Uma experiência de professor em 2001 em Andorra, onde eram muitos os filhos de portugueses, não o convenceu, afinal era Europa e nem sequer longe de Portugal. Surgiu então nova oportunidade em África, agora já ao serviço do Ministério da Educação e não do dos Negócios Estrangeiros. "Fui para a Cidade do Cabo. Dava aulas no básico e no secundário e ainda cursos livres na universidade. Tirando que fui assaltado assim que saí do aeroporto no primeiro dia, e fiquei sem carteira e passaporte, nunca mais tive problemas. A Cidade do Cabo é bem mais segura do que Joanesburgo, onde tinha de ir às vezes. Foi uma experiência fantástica. Ainda havia muito apartheid escondido, mas estive em escolas com crianças brancas e negras. Foram anos memoráveis", conta João. Desses tempos em África, quase dez anos contando Zimbabwe e África do Sul, guardou "o carinho das pessoas, o afeto do povo". Chegou a ir a Moçambique, mas nunca a essa Nampula onde nasceu. "Conheci Mia Couto e num livro assinado que me deu chama-me de "mano macua". Não sei como soube que eu era do Norte de Moçambique."

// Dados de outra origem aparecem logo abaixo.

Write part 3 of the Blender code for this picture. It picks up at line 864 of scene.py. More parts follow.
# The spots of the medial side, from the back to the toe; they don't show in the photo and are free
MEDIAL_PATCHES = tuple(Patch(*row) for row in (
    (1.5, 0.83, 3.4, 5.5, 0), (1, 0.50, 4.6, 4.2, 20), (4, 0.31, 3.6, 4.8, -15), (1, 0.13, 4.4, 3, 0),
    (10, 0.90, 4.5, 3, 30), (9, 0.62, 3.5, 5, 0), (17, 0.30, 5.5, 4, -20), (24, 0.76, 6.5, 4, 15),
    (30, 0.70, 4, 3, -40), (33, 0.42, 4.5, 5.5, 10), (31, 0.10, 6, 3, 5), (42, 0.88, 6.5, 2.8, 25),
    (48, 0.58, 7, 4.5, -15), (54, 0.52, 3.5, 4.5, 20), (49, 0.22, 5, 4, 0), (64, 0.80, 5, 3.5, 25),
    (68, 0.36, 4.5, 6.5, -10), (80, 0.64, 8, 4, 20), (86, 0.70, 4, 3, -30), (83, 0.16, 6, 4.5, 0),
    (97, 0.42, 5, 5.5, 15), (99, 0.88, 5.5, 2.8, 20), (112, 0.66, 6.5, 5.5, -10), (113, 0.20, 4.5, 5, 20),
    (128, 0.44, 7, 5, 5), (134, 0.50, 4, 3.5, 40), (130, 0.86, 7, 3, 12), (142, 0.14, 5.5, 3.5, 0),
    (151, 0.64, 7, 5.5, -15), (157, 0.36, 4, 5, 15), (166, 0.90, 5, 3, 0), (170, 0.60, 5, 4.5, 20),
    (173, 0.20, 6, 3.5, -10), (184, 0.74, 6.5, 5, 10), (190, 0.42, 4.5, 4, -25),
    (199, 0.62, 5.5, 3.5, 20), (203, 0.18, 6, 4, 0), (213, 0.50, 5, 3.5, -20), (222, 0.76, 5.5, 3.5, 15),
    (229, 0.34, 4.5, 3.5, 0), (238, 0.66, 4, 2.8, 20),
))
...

Novo regresso a Lisboa, agora até já como professor efetivo numa escola em Sintra apesar de não ter horário. Soube-lhe bem o contacto renovado com a cultura, com o mundo moderno, pois em África vivia-se a outro ritmo e noutro mundo. Foi convidado para trabalhar no gabinete de relações internacionais do Ministério da Educação, onde tratava dos Estados Unidos, do Canadá, da Austrália e de alguns outros países. Serviu para lhe dar experiência administrativa, "à-vontade a mexer com papelada", relembra. E então surge novo desafio lá fora: ser consultor do Departamento de Educação do Massachusetts. Foi selecionado.

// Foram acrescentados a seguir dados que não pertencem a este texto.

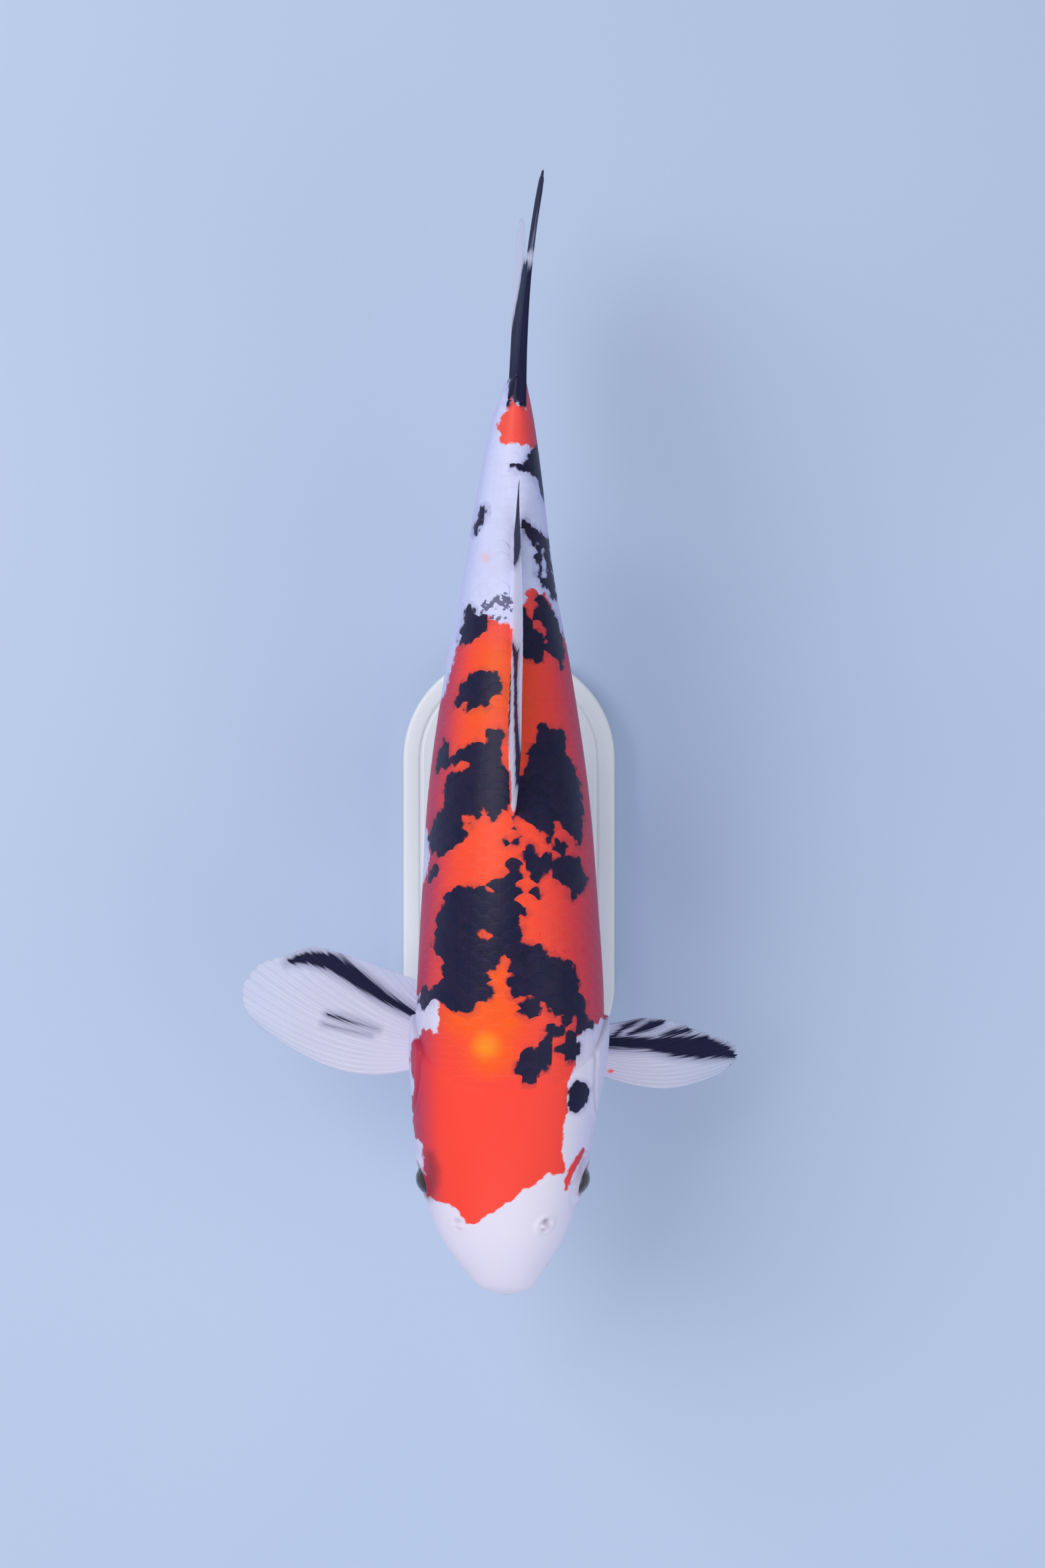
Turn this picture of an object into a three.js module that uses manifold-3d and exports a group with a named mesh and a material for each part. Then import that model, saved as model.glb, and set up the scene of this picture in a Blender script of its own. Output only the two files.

"Cheguei a Boston em janeiro de 2009. Estava muita neve e um frio desgraçado. Nunca imaginei que quase uma década depois ainda cá estaria e com muita vontade de continuar. Com os americanos o contacto é cordial, mas custa fazer amizades, ir à casa de alguém. Já com a comunidade portuguesa é tudo uma generosidade permanente. Gosto de ir às festas, às romarias, aos restaurantes típicos. E fico sempre muito feliz quando percebo tanto amor a Portugal", conta João. De consultor ao serviço do governo do Massachusetts, com a missão de trabalhar com as escolas públicas do estado onde se ensina português, a adjunto da Coordenação do Ensino de Português nos Estados Unidos foi um salto. Ao serviço do Instituto Camões passou em 2010 a integrar o consulado em Boston, cidade que o encanta mas de que se queixa de ser "muito cara, porque aqui é terra do old money". Além das funções de coordenação do ensino de português, que o levam a escolas luso-americanas a toda a hora, envolveu-se também na organização do Boston Portuguese Festival, uma iniciativa que começou com a cônsul -geral Manuela Bairos e tem sido apoiada pelos sucessivos cônsules, incluindo o atual, José Caroço Foi Liliana de Sousa, portuguesa de Olhão, que desafiou João a diversificar mais as atividades culturais da comunidade, juntar aos ranchos e às filarmónicas também os escritores. Neste ano João Tordo esteve em Boston para uma conferência na UMass e depois foi a mais sete universidades americanas falar sobre a literatura portuguesa. "Também já cá tivemos a Alice Vieira, o Gonçalo M. Tavares, o José Luís Peixoto, o José Eduardo Agualusa e tantos outros", sublinha João.
América, pois, por agora e no futuro também, se possível. E se João confessa que gostava muito de Barack Obama como presidente e que lhe desagrada a atitude antiemigrantes de Donald Trump, também diz que não sente verdadeira mudança no país, pelo menos não em Boston, bastião dos democratas, onde o presidente republicano não é figura muito querida.